Radar cross section is the ratio of the power density reflected from the target to the density of the power transmitted. In other words, if the distance between the radar and the target is R, the intensity of the electric field reaching the target surface \(E_{i}\) and the intensity of the electric field received at the receiver \(E_{s}\), the radar cross section is equal to1,2,3,4,5,6,7,8,

$$\begin{aligned} \sigma =lim_{R\rightarrow \infty }4\pi R^2 | E_{s}/E_{i}|^2 \end{aligned}$$
(1)

Radar cross section is either bistatic or monostatic. Bistatic refers to the case when the transmitter and the receiver are different locations, whereas monostatic cross section is for the case when the transmitter and the receiver are at the same location9. Various techniques to achieve radar cross-section reduction are considered by researchers, such as: shaping, radar absorbers and plasma-based stealth technology10,11,12. The shaping and radar absorbers may not be effective, in wide range of radar frequencies13,14. Plasma can be used as a good absorber of electromagnetic waves over a wide range of frequencies15,16,17. A plasma absorber has several advantages, exhibiting high attenuation over a large bandwidth and the weight of the plasma is negligible. Plasma can be generated in a variety of ways, such as: electrical discharge, laser, electron gun, energetic X-ray photons, ion beams and radioactive nuclei18,19,20,21,22,23,24. Plasma generated by electrical discharge, laser and electron gun requires a power supply which may be bulky while the plasma generated by radioactive nuclei does not require a power supply. The EM wave interaction with plasma mainly depends on the physical characteristics and associated plasma parameters and the plasma density25. Plasma is electrically conductive over wide range of frequencies. The use of plasma to control the reflected EM wave and, hence, the RCS is possible at higher frequencies, where the conductivity of the plasma results in greater interactions of plasma and the incident EM wave. The wave is absorbed within the plasma and thus contributes toward RCS reduction25.

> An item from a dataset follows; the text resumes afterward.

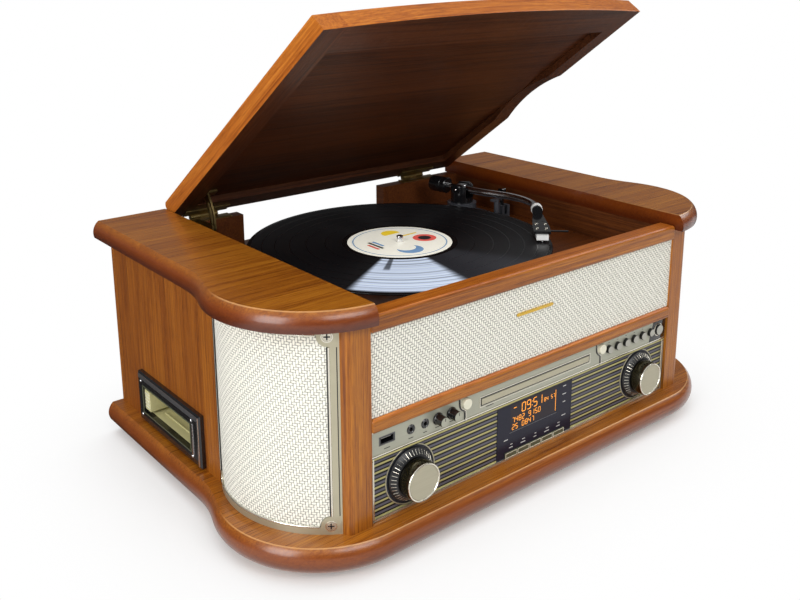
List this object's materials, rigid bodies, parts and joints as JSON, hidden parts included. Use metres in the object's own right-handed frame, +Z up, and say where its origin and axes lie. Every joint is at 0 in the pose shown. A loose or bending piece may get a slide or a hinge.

The absorption of EM wave in unmagnetized plasmas was first proposed by Vidmar. The collisional unmagnetized plasma has a complex permittivity and acts as a lossy material due to energy transfer from electrons to neutrals via collisions. Vidmar showed that a tenuous, high collisional and low density plasma can be effectively used as a broad-band absorber from VHF to X-band26,27. Tang et al. found that high density and high collision plasma can increase microwave absorption28. Liu et al. considering the three common radioactive nuclei of alpha-decay: \(^{210}{\mathrm{Po}}\), \(^{238}{\mathrm{Pu}}\) and \(^{241}{\mathrm{Am}}\) and chose the energy of alpha-particles ejected as 5.45 MeV, which possessed no obvious differences of energy loss in air with the three common radioactive nuclei20. \(^{241}{\mathrm{Am}}\) is the most common isotope of americium, it is radioactive, with a half-life of 432.2 years. Americium-241 has been produced in small quantities in nuclear reactors and decays mainly via alpha decay, with a weak gamma ray byproduct. The alpha decay energies are 5.486 MeV for 85% of the time, 5.443 MeV for 13% of the time, and 5.388 MeV for the remaining 2%29.The FDTD method was used to calculate the radar cross section of the spherical body and reduction of 25.5 dB in radar cross section caused by radioactive nuclei of alpha-decay coating with activity of 10Ci/\(\mathrm{cm}^2\) was abserved19. Dehghan et al. simulated the RCS reduction of the flat plate with plasma coating caused by alpha particles, which the obtained result shows decrease of 7–11 dB \(\mathrm{m}^2\) compared without plasma coating1. In reference1, the simple geometry of the flat plate is considered and the number of plasma layers and mesh are limited, while in this paper a complex geometry of the number of plasma layers and optimal mesh are used.

In this paper, the effect of plasma generated by radioactive nuclei on reducing the radar cross section of a conductive cylinder with a radius of 10 cm has been investigated.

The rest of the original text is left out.